*SUPPLIED INFORMATION:*
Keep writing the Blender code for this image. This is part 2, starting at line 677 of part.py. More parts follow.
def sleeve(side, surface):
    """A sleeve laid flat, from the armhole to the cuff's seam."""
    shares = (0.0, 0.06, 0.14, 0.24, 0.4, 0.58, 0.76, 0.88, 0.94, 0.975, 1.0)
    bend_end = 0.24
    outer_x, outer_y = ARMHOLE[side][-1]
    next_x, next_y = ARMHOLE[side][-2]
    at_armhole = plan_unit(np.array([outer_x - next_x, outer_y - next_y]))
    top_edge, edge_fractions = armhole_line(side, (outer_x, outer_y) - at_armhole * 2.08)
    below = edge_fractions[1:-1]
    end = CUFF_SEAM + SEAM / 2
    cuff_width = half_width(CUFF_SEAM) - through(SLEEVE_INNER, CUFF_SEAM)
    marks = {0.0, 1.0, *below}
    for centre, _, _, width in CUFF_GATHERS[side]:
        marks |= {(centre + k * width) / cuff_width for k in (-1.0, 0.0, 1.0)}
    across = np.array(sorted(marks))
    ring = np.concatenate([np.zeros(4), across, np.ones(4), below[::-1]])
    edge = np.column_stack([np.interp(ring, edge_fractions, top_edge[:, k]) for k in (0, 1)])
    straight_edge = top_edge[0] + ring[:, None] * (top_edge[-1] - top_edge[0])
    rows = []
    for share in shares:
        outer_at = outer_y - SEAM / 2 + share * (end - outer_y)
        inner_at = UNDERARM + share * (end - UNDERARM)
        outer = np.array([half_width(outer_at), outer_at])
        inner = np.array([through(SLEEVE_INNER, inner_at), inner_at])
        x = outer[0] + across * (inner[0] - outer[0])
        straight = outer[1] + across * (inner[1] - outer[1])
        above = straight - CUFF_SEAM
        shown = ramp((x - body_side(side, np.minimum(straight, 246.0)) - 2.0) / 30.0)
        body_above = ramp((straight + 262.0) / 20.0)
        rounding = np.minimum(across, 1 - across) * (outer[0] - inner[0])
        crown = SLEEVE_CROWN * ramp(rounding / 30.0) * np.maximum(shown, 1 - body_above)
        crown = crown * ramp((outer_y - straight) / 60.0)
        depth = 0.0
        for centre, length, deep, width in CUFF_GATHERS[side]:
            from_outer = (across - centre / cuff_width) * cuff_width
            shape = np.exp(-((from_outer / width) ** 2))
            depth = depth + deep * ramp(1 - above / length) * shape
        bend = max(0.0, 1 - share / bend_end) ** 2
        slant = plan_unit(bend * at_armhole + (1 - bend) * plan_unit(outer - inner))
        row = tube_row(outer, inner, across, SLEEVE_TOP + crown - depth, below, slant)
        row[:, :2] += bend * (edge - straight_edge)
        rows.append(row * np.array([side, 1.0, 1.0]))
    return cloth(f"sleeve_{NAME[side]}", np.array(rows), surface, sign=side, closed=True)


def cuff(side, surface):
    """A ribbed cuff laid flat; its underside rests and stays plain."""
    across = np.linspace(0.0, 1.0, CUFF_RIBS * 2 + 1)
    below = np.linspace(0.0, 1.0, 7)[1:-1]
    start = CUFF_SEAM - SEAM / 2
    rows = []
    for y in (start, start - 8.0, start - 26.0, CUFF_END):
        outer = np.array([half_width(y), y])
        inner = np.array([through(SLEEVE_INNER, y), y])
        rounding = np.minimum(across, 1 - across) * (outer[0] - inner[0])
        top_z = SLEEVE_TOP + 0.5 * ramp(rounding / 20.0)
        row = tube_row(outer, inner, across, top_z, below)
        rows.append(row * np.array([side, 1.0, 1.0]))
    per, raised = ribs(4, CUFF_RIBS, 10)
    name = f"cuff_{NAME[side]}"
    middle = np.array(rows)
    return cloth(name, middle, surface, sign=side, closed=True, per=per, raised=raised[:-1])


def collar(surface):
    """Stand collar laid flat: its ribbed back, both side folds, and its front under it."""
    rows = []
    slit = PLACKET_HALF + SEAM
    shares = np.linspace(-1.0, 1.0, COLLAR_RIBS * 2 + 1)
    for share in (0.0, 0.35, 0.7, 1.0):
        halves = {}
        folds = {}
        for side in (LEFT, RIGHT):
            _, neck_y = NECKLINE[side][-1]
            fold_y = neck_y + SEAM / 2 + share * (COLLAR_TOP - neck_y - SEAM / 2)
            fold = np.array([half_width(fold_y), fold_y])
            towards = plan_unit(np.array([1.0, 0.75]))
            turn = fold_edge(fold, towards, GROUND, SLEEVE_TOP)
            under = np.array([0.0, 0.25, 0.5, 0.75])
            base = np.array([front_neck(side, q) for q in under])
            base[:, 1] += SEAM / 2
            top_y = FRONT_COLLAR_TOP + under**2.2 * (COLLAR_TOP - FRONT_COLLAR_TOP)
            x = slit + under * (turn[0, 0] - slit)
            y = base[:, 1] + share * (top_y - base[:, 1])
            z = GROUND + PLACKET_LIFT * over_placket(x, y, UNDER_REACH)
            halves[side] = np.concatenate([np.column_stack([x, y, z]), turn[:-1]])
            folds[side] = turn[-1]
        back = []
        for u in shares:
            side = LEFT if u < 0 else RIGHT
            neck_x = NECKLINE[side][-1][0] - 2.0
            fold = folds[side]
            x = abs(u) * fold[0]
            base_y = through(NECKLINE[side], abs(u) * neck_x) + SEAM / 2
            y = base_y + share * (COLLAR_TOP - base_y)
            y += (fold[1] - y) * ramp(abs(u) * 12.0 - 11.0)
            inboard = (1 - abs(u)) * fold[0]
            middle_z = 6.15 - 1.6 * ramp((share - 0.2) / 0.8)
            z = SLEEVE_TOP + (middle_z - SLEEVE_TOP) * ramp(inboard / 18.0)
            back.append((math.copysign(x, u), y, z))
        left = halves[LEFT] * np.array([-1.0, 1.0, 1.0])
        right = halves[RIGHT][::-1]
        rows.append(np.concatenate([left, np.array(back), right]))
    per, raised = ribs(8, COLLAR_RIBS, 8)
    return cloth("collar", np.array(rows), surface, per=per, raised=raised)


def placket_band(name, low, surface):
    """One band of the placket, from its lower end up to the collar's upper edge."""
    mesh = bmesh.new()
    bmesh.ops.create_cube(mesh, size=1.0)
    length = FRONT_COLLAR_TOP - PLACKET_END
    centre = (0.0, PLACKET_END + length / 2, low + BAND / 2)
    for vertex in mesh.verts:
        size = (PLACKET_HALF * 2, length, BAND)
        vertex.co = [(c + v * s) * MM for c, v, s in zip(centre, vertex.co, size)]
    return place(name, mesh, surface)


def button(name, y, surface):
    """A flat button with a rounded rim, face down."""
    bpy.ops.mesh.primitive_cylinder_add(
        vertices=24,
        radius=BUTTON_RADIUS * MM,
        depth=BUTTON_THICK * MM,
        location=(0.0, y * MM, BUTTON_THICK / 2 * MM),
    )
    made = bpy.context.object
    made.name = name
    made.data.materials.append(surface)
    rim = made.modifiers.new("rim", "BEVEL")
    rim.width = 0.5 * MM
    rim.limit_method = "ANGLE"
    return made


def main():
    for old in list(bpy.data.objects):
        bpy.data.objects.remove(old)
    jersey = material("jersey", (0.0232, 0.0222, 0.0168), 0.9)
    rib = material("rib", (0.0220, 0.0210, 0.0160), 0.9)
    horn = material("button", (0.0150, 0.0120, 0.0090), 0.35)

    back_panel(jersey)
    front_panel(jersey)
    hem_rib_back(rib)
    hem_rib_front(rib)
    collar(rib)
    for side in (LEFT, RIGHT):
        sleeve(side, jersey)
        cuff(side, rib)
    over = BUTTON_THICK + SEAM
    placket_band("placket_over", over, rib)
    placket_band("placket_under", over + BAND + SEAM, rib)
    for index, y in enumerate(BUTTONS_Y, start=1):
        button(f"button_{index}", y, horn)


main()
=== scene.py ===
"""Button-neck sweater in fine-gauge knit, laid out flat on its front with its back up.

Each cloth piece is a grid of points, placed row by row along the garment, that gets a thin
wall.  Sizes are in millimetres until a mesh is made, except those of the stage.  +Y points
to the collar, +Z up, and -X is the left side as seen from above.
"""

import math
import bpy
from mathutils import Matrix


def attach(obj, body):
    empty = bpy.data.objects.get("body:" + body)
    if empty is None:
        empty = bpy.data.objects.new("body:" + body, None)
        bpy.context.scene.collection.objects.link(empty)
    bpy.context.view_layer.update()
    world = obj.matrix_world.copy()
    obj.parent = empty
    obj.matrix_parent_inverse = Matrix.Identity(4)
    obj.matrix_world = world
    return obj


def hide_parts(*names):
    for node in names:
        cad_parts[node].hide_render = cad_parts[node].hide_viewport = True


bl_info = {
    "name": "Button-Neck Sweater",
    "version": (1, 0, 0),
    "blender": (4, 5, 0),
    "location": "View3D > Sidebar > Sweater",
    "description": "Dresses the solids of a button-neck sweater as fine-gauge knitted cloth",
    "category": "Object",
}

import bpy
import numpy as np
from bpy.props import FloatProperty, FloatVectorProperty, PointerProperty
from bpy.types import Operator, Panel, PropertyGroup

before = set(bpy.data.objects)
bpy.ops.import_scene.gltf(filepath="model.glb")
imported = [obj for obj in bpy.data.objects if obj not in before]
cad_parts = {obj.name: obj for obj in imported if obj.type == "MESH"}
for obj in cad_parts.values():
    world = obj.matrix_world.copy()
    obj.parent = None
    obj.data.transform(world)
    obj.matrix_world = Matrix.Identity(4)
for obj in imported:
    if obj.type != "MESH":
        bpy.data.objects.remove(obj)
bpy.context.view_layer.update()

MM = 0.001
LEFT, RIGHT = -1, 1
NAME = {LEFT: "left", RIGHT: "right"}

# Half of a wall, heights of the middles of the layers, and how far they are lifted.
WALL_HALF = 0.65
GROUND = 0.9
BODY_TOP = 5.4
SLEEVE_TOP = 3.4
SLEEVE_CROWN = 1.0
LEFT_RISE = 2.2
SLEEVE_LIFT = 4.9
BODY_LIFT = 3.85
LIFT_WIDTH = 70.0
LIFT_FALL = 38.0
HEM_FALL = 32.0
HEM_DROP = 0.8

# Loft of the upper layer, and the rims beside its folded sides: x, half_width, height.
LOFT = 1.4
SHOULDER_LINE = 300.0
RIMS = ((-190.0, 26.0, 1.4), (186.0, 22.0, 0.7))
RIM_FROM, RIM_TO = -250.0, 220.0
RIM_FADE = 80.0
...
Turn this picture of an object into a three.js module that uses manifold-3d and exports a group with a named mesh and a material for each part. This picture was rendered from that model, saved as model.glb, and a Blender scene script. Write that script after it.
--
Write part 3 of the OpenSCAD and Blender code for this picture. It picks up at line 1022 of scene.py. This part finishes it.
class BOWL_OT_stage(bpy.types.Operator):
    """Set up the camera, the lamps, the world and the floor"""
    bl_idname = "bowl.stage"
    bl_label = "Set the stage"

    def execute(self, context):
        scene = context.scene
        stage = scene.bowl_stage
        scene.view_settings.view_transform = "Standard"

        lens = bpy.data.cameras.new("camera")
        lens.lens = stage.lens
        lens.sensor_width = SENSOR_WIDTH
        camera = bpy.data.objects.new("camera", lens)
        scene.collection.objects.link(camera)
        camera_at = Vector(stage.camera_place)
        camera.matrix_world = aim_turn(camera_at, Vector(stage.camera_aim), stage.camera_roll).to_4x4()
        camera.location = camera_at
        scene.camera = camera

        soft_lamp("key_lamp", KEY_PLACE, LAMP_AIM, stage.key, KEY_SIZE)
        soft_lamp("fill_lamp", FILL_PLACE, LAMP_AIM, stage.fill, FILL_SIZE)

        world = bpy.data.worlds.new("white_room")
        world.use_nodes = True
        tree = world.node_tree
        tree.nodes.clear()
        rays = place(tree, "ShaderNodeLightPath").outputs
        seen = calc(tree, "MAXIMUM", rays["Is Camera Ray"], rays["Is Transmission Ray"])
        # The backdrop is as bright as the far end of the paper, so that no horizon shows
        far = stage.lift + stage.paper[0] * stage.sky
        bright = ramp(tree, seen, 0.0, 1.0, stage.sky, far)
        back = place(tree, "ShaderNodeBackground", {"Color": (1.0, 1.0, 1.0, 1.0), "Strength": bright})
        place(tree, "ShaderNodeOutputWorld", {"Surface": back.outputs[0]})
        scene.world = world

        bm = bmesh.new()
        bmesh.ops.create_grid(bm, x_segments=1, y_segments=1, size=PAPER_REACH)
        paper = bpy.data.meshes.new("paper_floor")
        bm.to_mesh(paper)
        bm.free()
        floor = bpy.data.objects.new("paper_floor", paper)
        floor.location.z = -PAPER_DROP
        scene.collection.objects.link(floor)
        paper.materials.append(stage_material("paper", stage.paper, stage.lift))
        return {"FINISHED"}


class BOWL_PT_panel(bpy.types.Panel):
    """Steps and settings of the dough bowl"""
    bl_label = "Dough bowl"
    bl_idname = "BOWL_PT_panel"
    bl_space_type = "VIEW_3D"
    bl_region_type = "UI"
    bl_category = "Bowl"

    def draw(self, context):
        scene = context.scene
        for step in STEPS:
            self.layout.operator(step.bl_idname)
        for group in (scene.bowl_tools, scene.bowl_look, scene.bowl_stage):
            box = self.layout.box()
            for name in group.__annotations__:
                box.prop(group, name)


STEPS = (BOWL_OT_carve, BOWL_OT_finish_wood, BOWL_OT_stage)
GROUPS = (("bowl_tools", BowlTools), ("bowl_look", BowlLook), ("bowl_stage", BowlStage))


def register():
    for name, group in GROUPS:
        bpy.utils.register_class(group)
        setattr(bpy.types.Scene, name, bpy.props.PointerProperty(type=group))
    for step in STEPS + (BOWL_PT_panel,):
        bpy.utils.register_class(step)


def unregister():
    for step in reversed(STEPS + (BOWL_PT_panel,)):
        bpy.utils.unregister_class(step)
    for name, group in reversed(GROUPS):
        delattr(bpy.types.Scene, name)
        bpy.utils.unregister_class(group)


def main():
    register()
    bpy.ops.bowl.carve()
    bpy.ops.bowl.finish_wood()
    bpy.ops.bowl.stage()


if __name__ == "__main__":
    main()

*YOUR INSTRUCTIONS:*
Exactly as written, return the lines from the line containing "back_panel(jersey)" through the line containing "from mathutils import Matrix", both included.

*ANSWER TO THE PROBLEM:*
    back_panel(jersey)
    front_panel(jersey)
    hem_rib_back(rib)
    hem_rib_front(rib)
    collar(rib)
    for side in (LEFT, RIGHT):
        sleeve(side, jersey)
        cuff(side, rib)
    over = BUTTON_THICK + SEAM
    placket_band("placket_over", over, rib)
    placket_band("placket_under", over + BAND + SEAM, rib)
    for index, y in enumerate(BUTTONS_Y, start=1):
        button(f"button_{index}", y, horn)


main()
=== scene.py ===
"""Button-neck sweater in fine-gauge knit, laid out flat on its front with its back up.

Each cloth piece is a grid of points, placed row by row along the garment, that gets a thin
wall.  Sizes are in millimetres until a mesh is made, except those of the stage.  +Y points
to the collar, +Z up, and -X is the left side as seen from above.
"""

import math
import bpy
from mathutils import Matrix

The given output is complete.